━━━━━ Given records

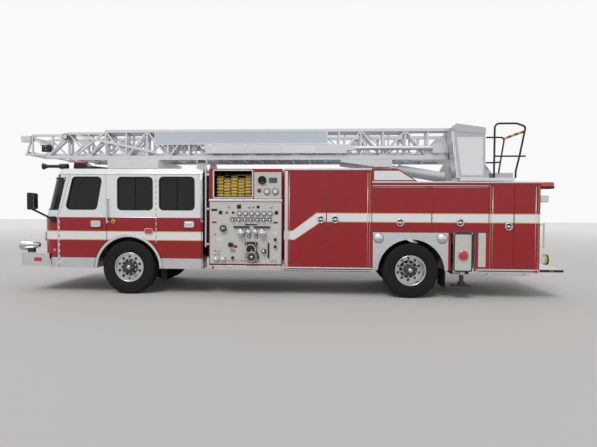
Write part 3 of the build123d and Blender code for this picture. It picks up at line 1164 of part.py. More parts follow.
def lift_cylinders():
    """Twin lift cylinders, drawn along X from the rear pin and tilted to the front pin."""
    dx, dz = ROD_PIN[0] - LIFT_PIN[0], ROD_PIN[1] - LIFT_PIN[1]
    reach = math.hypot(dx, dz)
    angle = math.degrees(math.atan2(dz, -dx))
    place = Pos(LIFT_PIN[0], 0, LIFT_PIN[1]) * Rot(0, angle, 0)
    barrel = along(0, 0, BARREL_R, -BARREL_FRONT, -92) + along(0, 0, BARREL_R + 8, -BARREL_FRONT, -BARREL_FRONT + 60)
    barrel += block(-110, 0, -EYE_HALF, EYE_HALF, -50, 50) + across(0, 0, 62, -EYE_HALF, EYE_HALF)
    barrel -= across(0, 0, LIFT_PIN_R + RUN, -EYE_HALF - 1, EYE_HALF + 1)
    barrel -= along(0, 0, ROD_R + RUN, -BARREL_FRONT - 1, -180)
    stem = along(0, 0, ROD_R, -reach + 100, -200) + block(-reach, -reach + 101, -EYE_HALF, EYE_HALF, -40, 40)
    stem += across(-reach, 0, ROD_EYE_R, -EYE_HALF, EYE_HALF)
    stem -= across(-reach, 0, 28 + RUN, -EYE_HALF - 1, EYE_HALF + 1)
    for y in (-LIFT_Y, LIFT_Y):
        put("lift_barrels", Pos(0, y, 0) * place * barrel)
        put("lift_rods", Pos(0, y, 0) * place * stem)


# outrigger legs
COVER = (LEG_X - 182, LEG_X + 182, 533, 1279)
COVER_T = 15
LEG_Z0, LEG_Z1 = 470, 1200
JACK_R = 42
FOOT = (165, 140, 242, 272)


def outriggers():
    """Sliding beams with their leg tubes and covers, and the jacks inside the legs."""
    for name, x in BEAM_X.items():
        beam = block(x - BEAM_W / 2, x + BEAM_W / 2, -LEG_Y + 20, 900, BEAM_Z0, BEAM_Z1)
        beam += upright(LEG_X, -LEG_Y, LEG_R, LEG_Z0, LEG_Z1)
        x0, x1, z0, z1 = COVER
        beam += block(x0, x1, -BODY_HALF - 2, -BODY_HALF - 2 + COVER_T, z0, z1)
        for z in (600, 1100):
            beam += block(LEG_X - 50, LEG_X + 50, -BODY_HALF - 2 + COVER_T - 1, -LEG_Y, z, z + 60)
        beam += across(LEG_X, 854, 88, -BODY_HALF - 40, -BODY_HALF - 1)
        beam -= upright(LEG_X, -LEG_Y, JACK_R + RUN, LEG_Z0 - 1, 1010)
        jack = upright(LEG_X, -LEG_Y, JACK_R, FOOT[3] - 1, 1000)
        jack += upright(LEG_X, -LEG_Y, 70, FOOT[3] - 1, FOOT[3] + 60)
        jack += block(LEG_X - FOOT[0], LEG_X + FOOT[0], -LEG_Y - FOOT[1] + 40, -LEG_Y + FOOT[1], FOOT[2], FOOT[3])
        if name == "right":
            beam, jack = mirrored(beam), mirrored(jack)
        put("outrigger_beam_" + name, beam)
        put("outrigger_jack_" + name, jack)


def finish():
    """Moves every piece to the part's origin and writes it."""
    for name, solids in NODES.items():
        moved = [Pos(SHIFT_X, 0, 0) * solid for shape in solids for solid in shape.solids()]
        shape = moved[0] if len(moved) == 1 else Compound(children=moved)
        export_step(shape, "parts/" + name + ".step")


for build in (chassis_frame, front_bumper, cab_shell, cab_doors, cab_interior, mirrors, warning_lights, horns,
              grab_rails, wheels, knuckles, axles, pump_house, pump_panels, crosslay_hose, body_shell, locker_doors,
              wheel_arches, tailboard, roof_fittings, turntable, turntable_rails, ladder, lift_cylinders,
              outriggers):
    build()
finish()
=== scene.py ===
"""Looks of the fire engine: its finishes, its fine pieces, the studio and the camera.

Places are written as the part's drawing gives them, in millimetres: x from the front axle towards the
rear, y from the centre line with the driver's side negative, z from the ground. place() turns them into
the frame's metres.

A piece on the side of the vehicle stands on a face, and a depth is measured outward from that face.
A row for a plate is (x low, x high, z low, z high, depth low, depth high, finish, bevel).
A row for a knob is (profile, x, z, finish, steps, depth), where the profile is turned about the outward line.
"""
import math

import bmesh
import bpy
from mathutils import Matrix, Vector


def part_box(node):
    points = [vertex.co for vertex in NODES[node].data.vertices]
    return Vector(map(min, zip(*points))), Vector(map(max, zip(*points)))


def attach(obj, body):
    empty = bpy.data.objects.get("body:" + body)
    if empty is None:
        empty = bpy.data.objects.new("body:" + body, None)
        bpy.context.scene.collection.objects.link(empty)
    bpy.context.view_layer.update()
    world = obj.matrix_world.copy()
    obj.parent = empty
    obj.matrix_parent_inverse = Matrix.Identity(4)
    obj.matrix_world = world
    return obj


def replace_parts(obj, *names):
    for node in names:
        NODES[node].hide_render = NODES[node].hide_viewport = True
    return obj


bl_info = {
    "name": "Fire engine looks",
    "version": (1, 0, 0),
    "blender": (4, 5, 0),
    "location": "View3D > Sidebar > Fire engine",
    "description": "Finishes and fine pieces of an aerial ladder fire engine",
    "category": "Object",
}

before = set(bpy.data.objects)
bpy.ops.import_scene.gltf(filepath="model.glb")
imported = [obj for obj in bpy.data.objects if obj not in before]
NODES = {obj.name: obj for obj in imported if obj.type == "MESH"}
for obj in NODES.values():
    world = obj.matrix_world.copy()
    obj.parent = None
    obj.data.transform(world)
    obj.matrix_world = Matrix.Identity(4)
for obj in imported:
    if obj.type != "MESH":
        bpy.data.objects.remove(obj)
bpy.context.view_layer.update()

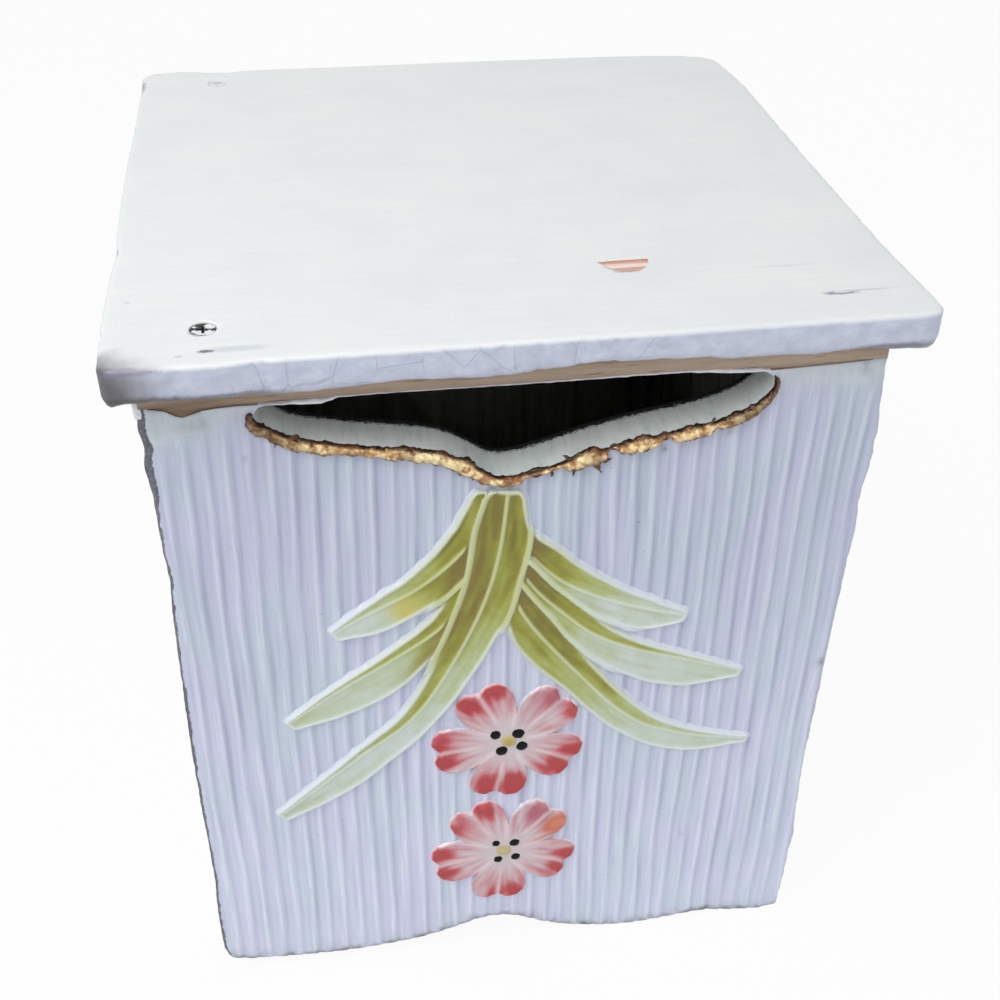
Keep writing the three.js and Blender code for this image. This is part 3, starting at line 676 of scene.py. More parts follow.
# Leaves: six strap leaves in relief that fan down from under the slot, laid on while the coat was soft. Each has
# a raised cream edge and midrib, and between them an olive green glaze lies in a pool that thins towards the tip.
RELIEF = 1.35
POOL = 0.6
HALO = 0.9
RIDGE_PLACE = 1.9
RIDGE_REACH = 0.95
FLANK = 2
MIDRIB_REACH = 0.75
HALO_REACH = 3.2
LEAF_CELLS, LEAF_ROWS = 150, 48
SPRAY_X, SPRAY_TOP, SPRAY_TALL = -4.8, 216.8, 192
LEAF_BREADTH = 14.4
LEAF_ROOT = 2.4
# Each leaf: its midrib across and down from the spray's top, then its widths above and below the midrib, all as
# shares; how green the upper and lower half blades are along the leaf
LEAVES = {
    "left_leaf_lower": (
        [(-0.004, 0.003), (-0.0165, 0.122), (-0.044, 0.234), (-0.1, 0.365), (-0.169, 0.478), (-0.263, 0.559),
         (-0.425, 0.697)],
        [0.44, 0.62, 0.58, 0.54, 0.48, 0.41, 0.34, 0.28, 0.22, 0.17, 0.14],
        [0.42, 0.61, 0.62, 0.68, 0.66, 0.62, 0.6, 0.67, 0.72, 0.56, 0.3],
        [(0, 0.95), (0.3, 0.86), (0.5, 0.7), (0.66, 0.4), (0.82, 0.2), (1, 0.2)],
        [(0, 0.95), (0.2, 0.8), (0.38, 0.42), (0.5, 0.24), (0.62, 0.08), (1, 0.12)],
    ),
    "left_leaf_upper": (
        [(-0.039, 0), (-0.05, 0.072), (-0.072, 0.109), (-0.112, 0.153), (-0.162, 0.192), (-0.225, 0.225),
         (-0.306, 0.272)],
        [0.34, 0.58, 0.52, 0.42, 0.28, 0.14], [0.1, 0.3, 0.53, 0.64, 0.66, 0.28],
        [(0, 0.92), (0.3, 0.8), (0.5, 0.58), (0.7, 0.38), (0.92, 0.2), (1, 0.16)],
        [(0, 0.95), (0.3, 0.92), (0.5, 0.78), (0.64, 0.5), (0.74, 0.16), (0.82, 0.04), (1, 0.12)],
    ),
    "left_leaf_middle": (
        [(-0.061, 0.141), (-0.078, 0.203), (-0.097, 0.25), (-0.131, 0.288), (-0.212, 0.344), (-0.3, 0.4),
         (-0.394, 0.469)],
        [0.24, 0.4, 0.34, 0.24, 0.18, 0.12], [0.1, 0.2, 0.6, 0.9, 0.76, 0.3],
        [(0, 0.85), (0.3, 0.78), (0.5, 0.6), (0.7, 0.4), (1, 0.25)],
        [(0, 0.85), (0.25, 0.74), (0.4, 0.42), (0.56, 0.2), (0.75, 0.12), (1, 0.22)],
    ),
    "right_leaf_upper": (
        [(0.0042, 0.0979), (0.0484, 0.1531), (0.0823, 0.1891), (0.124, 0.2198), (0.1865, 0.2526),
         (0.2594, 0.2802), (0.3219, 0.3)],
        [0.44, 0.62, 0.6, 0.48, 0.33, 0.16], [0.1, 0.1, 0.24, 0.52, 0.64, 0.22],
        [(0, 1), (0.3, 0.76), (0.48, 0.45), (0.66, 0.22), (0.85, 0.14), (1, 0.12)],
        [(0, 0.7), (0.35, 0.42), (0.48, 0.2), (0.62, 0.08), (1, 0.12)],
    ),
    "right_leaf_middle": (
        [(0.0094, 0.1578), (0.0292, 0.1865), (0.051, 0.2177), (0.088, 0.2589), (0.15, 0.319), (0.225, 0.362),
         (0.325, 0.4), (0.437, 0.442)],
        [0.4, 0.56, 0.42, 0.27, 0.18, 0.1], [0.1, 0.2, 0.48, 0.86, 0.86, 0.24],
        [(0, 1.05), (0.2, 0.95), (0.36, 0.66), (0.55, 0.5), (0.78, 0.4), (1, 0.14)],
        [(0, 0.8), (0.28, 0.5), (0.42, 0.2), (0.6, 0.06), (0.85, 0.1), (1, 0.12)],
    ),
    "right_leaf_lower": (
        [(0.012, 0.19), (0.014, 0.234), (0.05, 0.303), (0.125, 0.406), (0.2, 0.5), (0.269, 0.557),
         (0.363, 0.594), (0.469, 0.616)],
        [0.5, 0.56, 0.46, 0.42, 0.25, 0.12], [0.22, 0.66, 0.58, 0.56, 0.6, 0.18],
        [(0, 1.05), (0.25, 0.9), (0.45, 0.7), (0.6, 0.42), (0.75, 0.26), (1, 0.12)],
        [(0, 0.85), (0.2, 0.72), (0.4, 0.46), (0.54, 0.26), (0.66, 0.1), (1, 0.1)],
    ),
}
FLOWERS = {"upper": (-3.8, 109.5, 43.6), "lower": (-4.7, 53, 48.2)}
FLOWER_RADIUS = 28.2
HALF_PETAL = math.pi / 5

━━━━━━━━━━

● Your objective
Start with the line that contains "obj.parent = empty" and end with the line that contains "bpy.data.objects.remove(obj)"; give those lines again exactly, and no others.

● Exercise answer
    obj.parent = empty
    obj.matrix_parent_inverse = Matrix.Identity(4)
    obj.matrix_world = world
    return obj


def replace_parts(obj, *names):
    for node in names:
        NODES[node].hide_render = NODES[node].hide_viewport = True
    return obj


bl_info = {
    "name": "Fire engine looks",
    "version": (1, 0, 0),
    "blender": (4, 5, 0),
    "location": "View3D > Sidebar > Fire engine",
    "description": "Finishes and fine pieces of an aerial ladder fire engine",
    "category": "Object",
}

before = set(bpy.data.objects)
bpy.ops.import_scene.gltf(filepath="model.glb")
imported = [obj for obj in bpy.data.objects if obj not in before]
NODES = {obj.name: obj for obj in imported if obj.type == "MESH"}
for obj in NODES.values():
    world = obj.matrix_world.copy()
    obj.parent = None
    obj.data.transform(world)
    obj.matrix_world = Matrix.Identity(4)
for obj in imported:
    if obj.type != "MESH":
        bpy.data.objects.remove(obj)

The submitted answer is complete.